23. A computer program product according to claim 22 wherein said controller redesign unit code comprises:

an RTL unit enumerator code;

an activity graph generator code;

an activity graph relabeler code; and

a controller logic reflector code,

wherein said RTL unit enumerator code enables a computer to enumerates RTL units in the sequential circuit,

wherein said activity graph generator code enables a computer to generate an activity graph of the RTL units,

wherein said activity graph relabeler code enables a computer to relabel the activity graph.

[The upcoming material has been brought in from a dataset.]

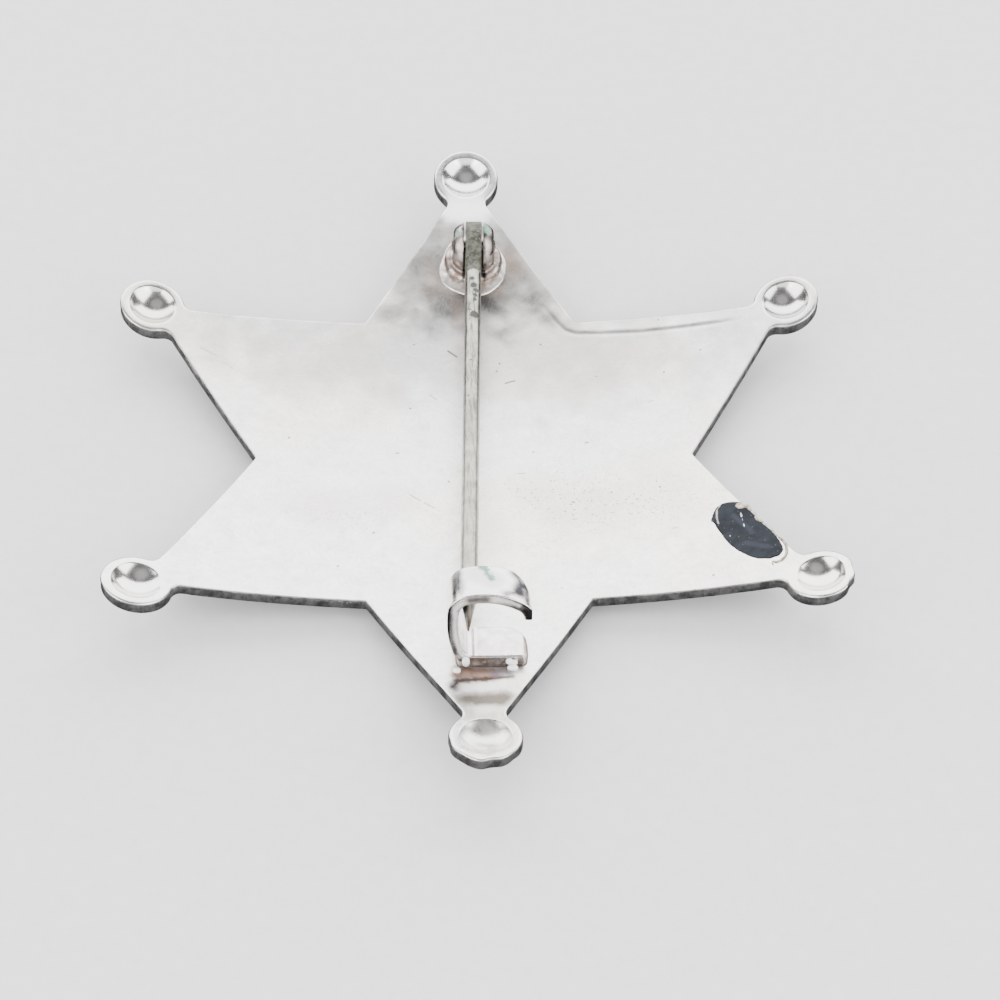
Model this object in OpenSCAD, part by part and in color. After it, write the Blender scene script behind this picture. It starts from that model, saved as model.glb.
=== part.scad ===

24. A computer program product according to claim 22 wherein said RTL circuit structural analyzer code comprises:

an RTL block identifier code;

a data dependency graph extractor code;

a control dependency graph extractor code; and

an RTL block sorter code,

wherein said RTL block identifier code enables a computer to identify RTL blocks in the sequential circuit,

wherein said data dependency graph extractor code enables a computer to extract a data dependency graph of the sequential circuit,

wherein said control dependency graph extractor code enables a computer to extract a control dependency graph of the sequential circuit and

wherein said RTL block sorter code enables a computer to sort the RTL blocks.

25. A computer program product according to claim 22 wherein said controller redesign unit code further comprises:

a delay estimator code;

a combinational loop checker code; and

a switching activity estimator code,

wherein said delay estimator code enables a computer to estimates delays introduced in a redesigned circuit,

wherein said combinational loop checker code enables a computer to identify combinational loops in the redesigned circuit, and

wherein said switching activity estimator code enables a computer to estimate all the switching activity in the redesigned circuit.